Já com meus 25 anos encontrei alguns amigos que pareciam disposto a quebrar esse trauma. Deixaram comigo uma bicicleta, e no fim dos meus serviços do laboratório eu tentava sozinho aprender a equilibrar em linha reta, depois a fazer curvas, depois a começar prestar atenção as coisas em volta sem ficar atento apenas no guidon.
Na sexta, quando os caminhos da ciclovia estavam mais vazios e dois desses meus amigos voltariam também pedalando, resolvi acompanhá-los.
Eles riam e conversavam daquela situação rotineira e eu aflito como um pai esperando de um filho os primeiros passos. O suor escorria minhas costas, molhando toda camisa, a ponto de me assustar, pois ali fazia frio.
Esperei um pedestre passar, apontei em direção ao caminho e pedalei. Esquecendo-se de tudo em volta e me sentido tão leve que parecia nem precisar de força para pisar nos pedais.

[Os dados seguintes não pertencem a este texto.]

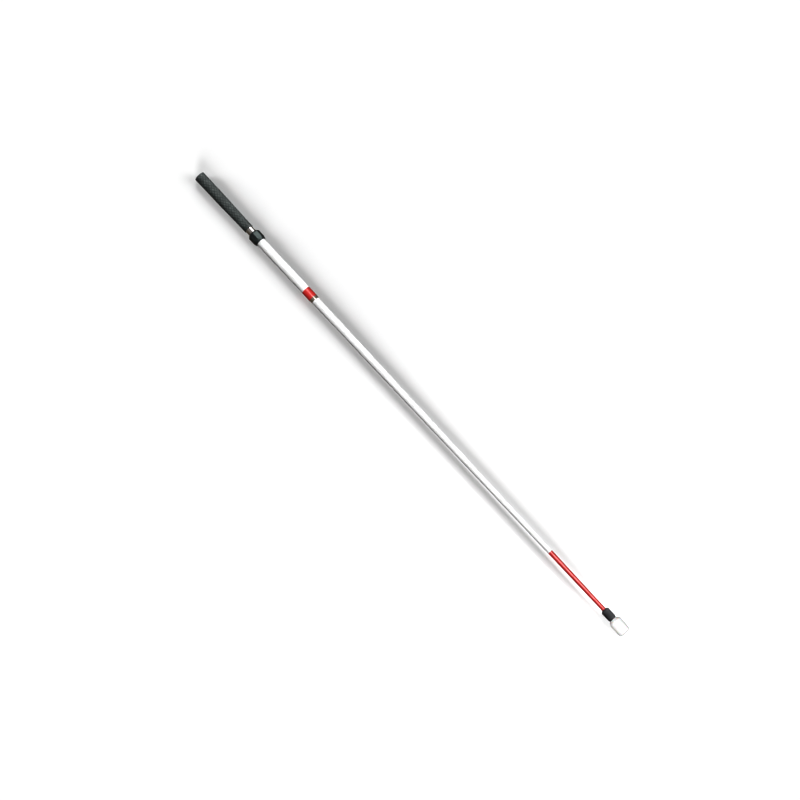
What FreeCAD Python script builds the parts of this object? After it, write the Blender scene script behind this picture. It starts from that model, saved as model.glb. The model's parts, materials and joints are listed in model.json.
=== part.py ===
"""Adjustable white cane with a roller tip, as a parametric FreeCAD document.

The cane lies along X with its butt at -X and its tip at +X, on the floor Z = 0.
Every profile is drawn in the cane's own axes: station along the axis, measured
from the butt, and radius. A body's Placement then lays it in the row frame.
"""
import FreeCAD, Part
import Sketcher
import math
import os

# ---------------------------------------------------------------- driving dimensions, mm
SIZES = {
    # whole cane
    "cane_length": 1300.0,
    "axis_height": 13.0,
    # rubber grip
    "grip_length": 157.0,
    "grip_parallel_end": 66.0,
    "grip_butt_radius": 11.75,
    "grip_waist_radius": 11.55,
    "grip_end_radius": 10.1,
    "grip_cap_thickness": 4.0,
    "grip_lip_length": 5.0,
    "grip_vent_radius": 1.5,
    "grip_butt_round": 1.6,
    "grip_end_round": 0.5,
    "grip_tape_thickness": 0.25,
    # sliding handle tube and its guide
    "handle_tube_end": 307.0,
    "handle_tube_radius": 8.6,
    "handle_tube_wall": 0.9,
    "guide_sleeve_start": 266.5,
    "guide_sleeve_radius": 8.95,
    "retaining_ring_start": 265.0,
    "retaining_ring_width": 1.2,
    "retaining_ring_depth": 0.4,
    "retaining_ring_radius": 8.9,
    "retaining_ring_gap": 3.0,
    "plug_depth": 14.0,
    "plug_bore_radius": 4.0,
    "plug_head_length": 3.0,
    "plug_head_radius": 8.9,
    "running_gap": 0.03,
    "axial_gap": 0.3,
    # twist lock
    "nut_start": 169.5,
    "nut_end": 195.0,
    "nut_face_radius": 10.0,
    "nut_chamfer_length": 4.6,
    "nut_taper_start": 188.0,
    "nut_corner_radius": 14.07,
    "nut_flat_radius": 13.0,
    "nut_rim_radius": 12.3,
    "nut_end_wall": 2.5,
    "nut_hole_radius": 8.9,
    "nut_thread_radius": 10.65,
    "clamp_head_length": 2.0,
    "clamp_head_radius": 10.3,
    "clamp_cone_top_radius": 10.0,
    "clamp_cone_end_radius": 9.15,
    "clamp_cone_length": 6.8,
    "clamp_slot_width": 1.5,
    "lock_body_start": 174.6,
    "lock_body_web_start": 181.4,
    "lock_body_web_length": 1.8,
    "lock_body_end": 194.0,
    "lock_body_radius": 10.6,
    # thick upper tube
    "upper_tube_radius": 9.75,
    "upper_tube_wall": 0.75,
    "upper_tube_end": 359.0,
    "film_thickness": 0.15,
    "red_band_start": 336.0,
    "end_ring_end": 366.5,
    "spigot_start": 327.0,
    "spigot_end": 401.0,
    "spigot_lower_radius": 7.8,
    "spigot_bore_radius": 6.4,
    # thin tapered shaft
    "shaft_end": 1254.0,
    "shaft_top_radius": 9.02,
    "shaft_end_radius": 4.1,
    "shaft_socket_end": 402.0,
    "shaft_bore_top_radius": 7.55,
    "shaft_bore_end_radius": 3.1,
    "shaft_film_thickness": 0.12,
    "red_start": 1079.0,
    # ferrule and axle
    "ferrule_start": 1237.0,
    "ferrule_bevel_length": 3.8,
    "ferrule_lip": 0.35,
    "ferrule_top_radius": 8.85,
    "ferrule_low_radius": 8.7,
    "ferrule_turn_in": 1259.5,
    "ferrule_end": 1263.6,
    "ferrule_end_radius": 7.5,
    "insert_start": 1242.0,
    "insert_end": 1262.0,
    "insert_radius": 6.2,
    "axle_thread_radius": 2.9,
    "axle_flange_radius": 4.5,
    "axle_flange_end": 1264.0,
    "axle_neck_radius": 3.5,
    "axle_journal_radius": 2.5,
    "axle_end": 1291.5,
    # ball bearings
    "bearing_start": 1266.5,
    "bearing_pitch": 16.0,
    "bearing_width": 4.0,
    "bearing_radius": 6.5,
    "race_inner_shoulder": 3.75,
    "race_outer_shoulder": 5.3,
    "ball_pitch_radius": 4.5,
    "ball_radius": 1.15,
    "ball_count": 8.0,
    "cage_width": 3.2,
    "cage_inner_radius": 3.95,
    "cage_outer_radius": 5.1,
    "spacer_radius": 3.5,
    "axle_nut_height": 4.0,
    "axle_nut_flat_radius": 4.0,
    "axle_nut_corner_radius": 4.62,
    # roller tip
    "tip_start": 1264.1,
    "tip_mouth_radius": 7.5,
    "tip_shoulder_end": 1270.3,
    "tip_radius": 13.0,
    "tip_dome_height": 0.6,
    "tip_dome_radius": 7.5,
    "tip_shoulder_round": 5.0,
    "tip_end_round": 6.0,
    "tip_cavity_radius": 5.2,
    "tip_cavity_end": 1293.0,
    "shield_start": 1264.7,
    "shield_thickness": 0.8,
    "shield_hole_radius": 4.0,
}

FLATS_OF_LOCK_NUT = 8
FLATS_OF_AXLE_NUT = 6
MATCH = 1e-4        # two sizes this close are the same
CENTRE_POINT = 3    # a sketch's number for the centre of a round


class Length:
    """A number together with the sheet expression that produces it."""

    def __init__(self, value, text):
        self.value = value
        self.text = text

    def _join(self, other, sign, value):
        text = other.text if isinstance(other, Length) else repr(other)
        return Length(value, f"({self.text} {sign} {text})")

    def __add__(self, other):
        return self._join(other, "+", self.value + number(other))

    def __sub__(self, other):
        return self._join(other, "-", self.value - number(other))

    def __mul__(self, other):
        return self._join(other, "*", self.value * number(other))

    def __truediv__(self, other):
        return self._join(other, "/", self.value / number(other))


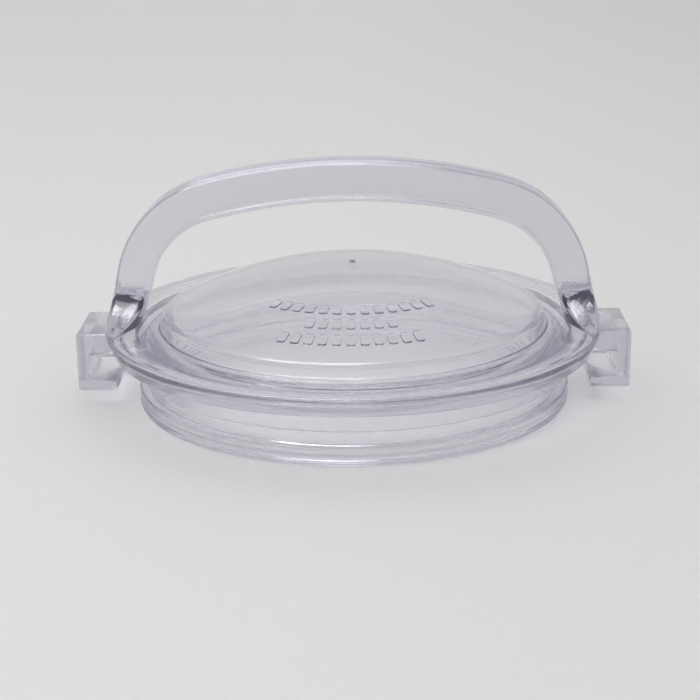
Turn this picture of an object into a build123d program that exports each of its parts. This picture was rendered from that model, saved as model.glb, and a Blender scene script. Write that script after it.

Nesse instante meus amigos fizeram uma expressão de incredulidade maior de quando eu dizia não saber andar. Pensei se eles estavam duvidando que eu conseguiria ou se esperavam eu ao menos rapidamente cair.
E eu me sentia tão bem que eles aos poucos iam parecendo menores e menores e menores. Até que um deles apontou vagarosamente com o dedo indicador para os meus pés. E ai quem fez cara de incrédulo fui eu.